Exactly repeat the full listing that follows.

Material provided
* * *
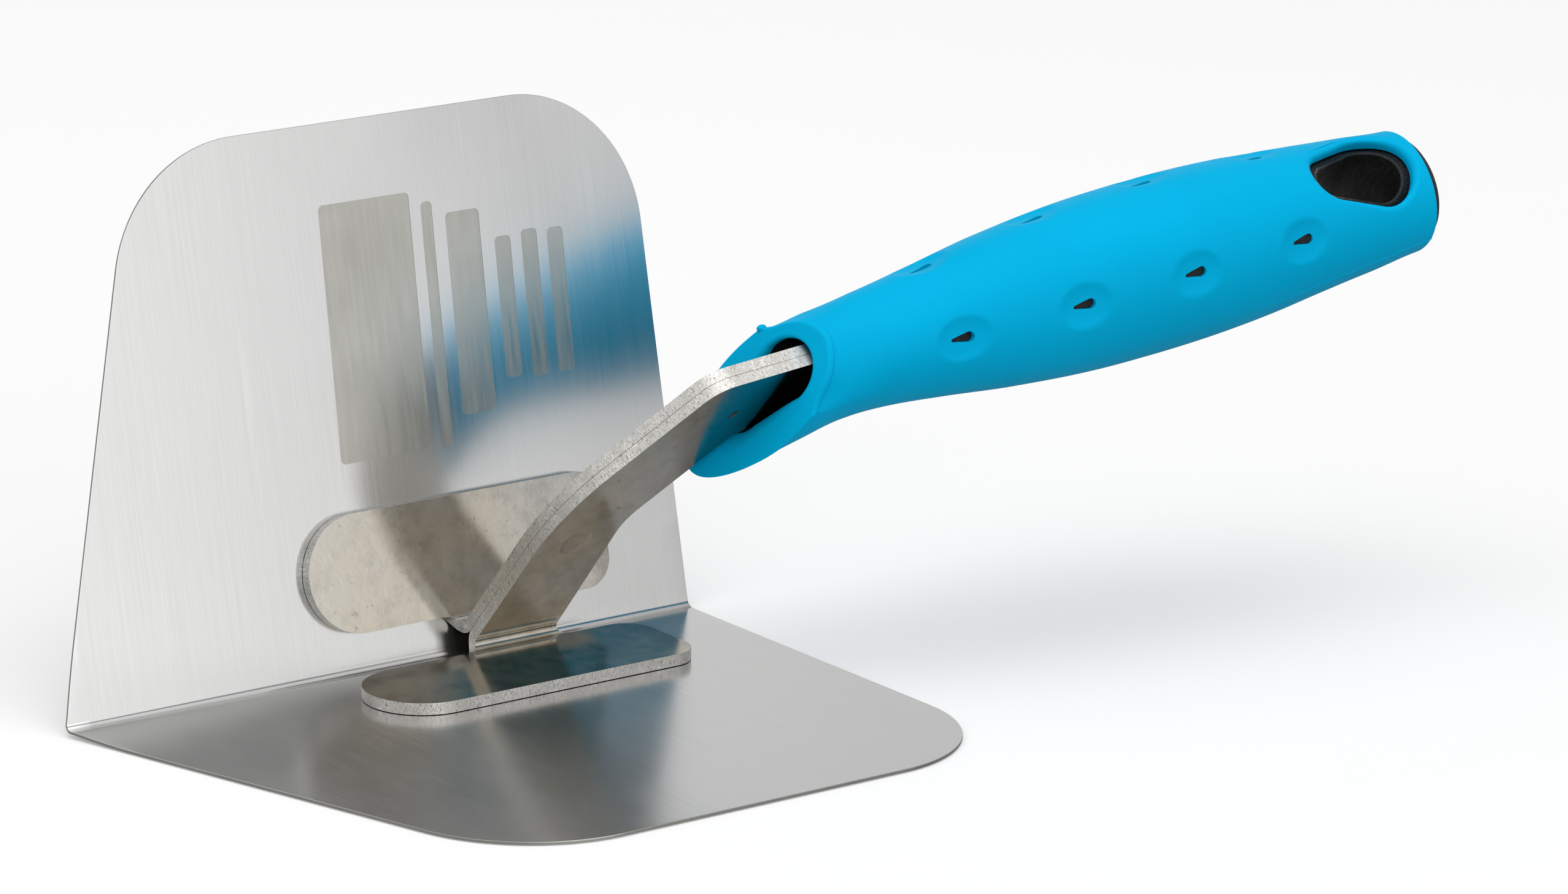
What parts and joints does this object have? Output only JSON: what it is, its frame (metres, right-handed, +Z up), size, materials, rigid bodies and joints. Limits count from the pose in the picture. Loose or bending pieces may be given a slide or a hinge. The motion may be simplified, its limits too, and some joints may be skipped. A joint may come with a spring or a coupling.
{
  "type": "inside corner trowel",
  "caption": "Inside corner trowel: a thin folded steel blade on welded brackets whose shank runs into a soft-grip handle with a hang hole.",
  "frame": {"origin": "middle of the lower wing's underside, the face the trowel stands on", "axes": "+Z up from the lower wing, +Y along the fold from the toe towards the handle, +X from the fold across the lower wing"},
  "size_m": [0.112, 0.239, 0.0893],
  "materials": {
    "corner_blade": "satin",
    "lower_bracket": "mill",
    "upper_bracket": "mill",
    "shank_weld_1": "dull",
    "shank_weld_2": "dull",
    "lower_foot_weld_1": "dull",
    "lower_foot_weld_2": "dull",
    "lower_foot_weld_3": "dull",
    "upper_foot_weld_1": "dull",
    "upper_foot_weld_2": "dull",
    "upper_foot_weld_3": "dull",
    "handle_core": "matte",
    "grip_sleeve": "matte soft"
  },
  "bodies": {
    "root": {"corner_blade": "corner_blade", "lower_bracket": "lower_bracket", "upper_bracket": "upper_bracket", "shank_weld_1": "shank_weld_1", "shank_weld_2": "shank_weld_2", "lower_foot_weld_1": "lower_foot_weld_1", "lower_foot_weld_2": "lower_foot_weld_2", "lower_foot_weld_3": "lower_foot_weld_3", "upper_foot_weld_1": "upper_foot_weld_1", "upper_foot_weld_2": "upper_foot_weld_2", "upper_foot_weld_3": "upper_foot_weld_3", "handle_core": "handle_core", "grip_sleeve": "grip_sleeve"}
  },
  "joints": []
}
* * *
Written answer
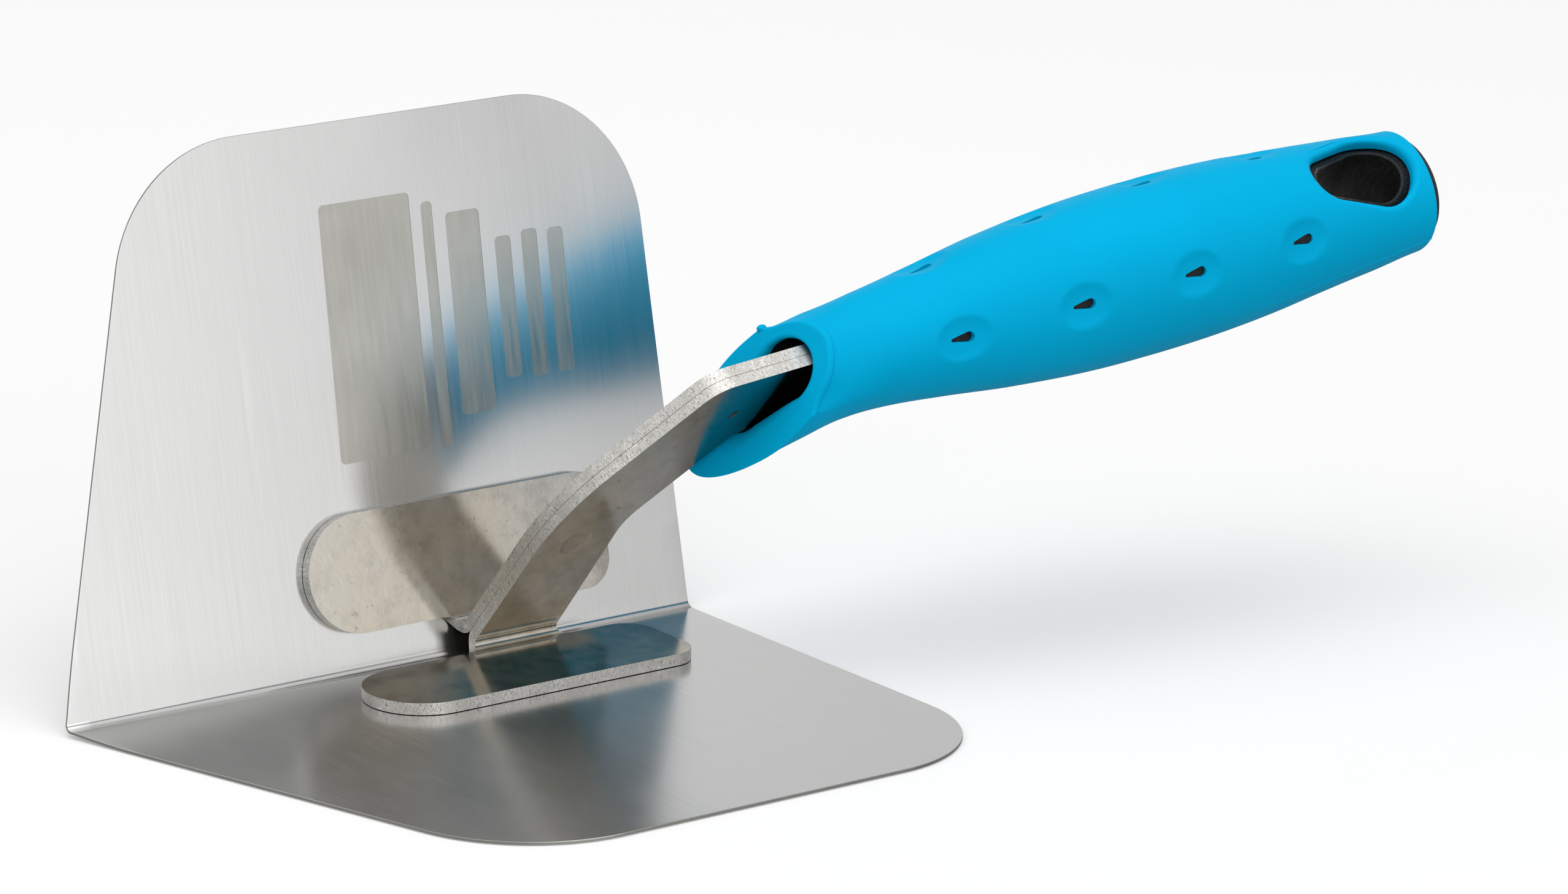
What parts and joints does this object have? Output only JSON: what it is, its frame (metres, right-handed, +Z up), size, materials, rigid bodies and joints. Limits count from the pose in the picture. Loose or bending pieces may be given a slide or a hinge. The motion may be simplified, its limits too, and some joints may be skipped. A joint may come with a spring or a coupling.
{
  "type": "inside corner trowel",
  "caption": "Inside corner trowel: a thin folded steel blade on welded brackets whose shank runs into a soft-grip handle with a hang hole.",
  "frame": {"origin": "middle of the lower wing's underside, the face the trowel stands on", "axes": "+Z up from the lower wing, +Y along the fold from the toe towards the handle, +X from the fold across the lower wing"},
  "size_m": [0.112, 0.239, 0.0893],
  "materials": {
    "corner_blade": "satin",
    "lower_bracket": "mill",
    "upper_bracket": "mill",
    "shank_weld_1": "dull",
    "shank_weld_2": "dull",
    "lower_foot_weld_1": "dull",
    "lower_foot_weld_2": "dull",
    "lower_foot_weld_3": "dull",
    "upper_foot_weld_1": "dull",
    "upper_foot_weld_2": "dull",
    "upper_foot_weld_3": "dull",
    "handle_core": "matte",
    "grip_sleeve": "matte soft"
  },
  "bodies": {
    "root": {"corner_blade": "corner_blade", "lower_bracket": "lower_bracket", "upper_bracket": "upper_bracket", "shank_weld_1": "shank_weld_1", "shank_weld_2": "shank_weld_2", "lower_foot_weld_1": "lower_foot_weld_1", "lower_foot_weld_2": "lower_foot_weld_2", "lower_foot_weld_3": "lower_foot_weld_3", "upper_foot_weld_1": "upper_foot_weld_1", "upper_foot_weld_2": "upper_foot_weld_2", "upper_foot_weld_3": "upper_foot_weld_3", "handle_core": "handle_core", "grip_sleeve": "grip_sleeve"}
  },
  "joints": []
}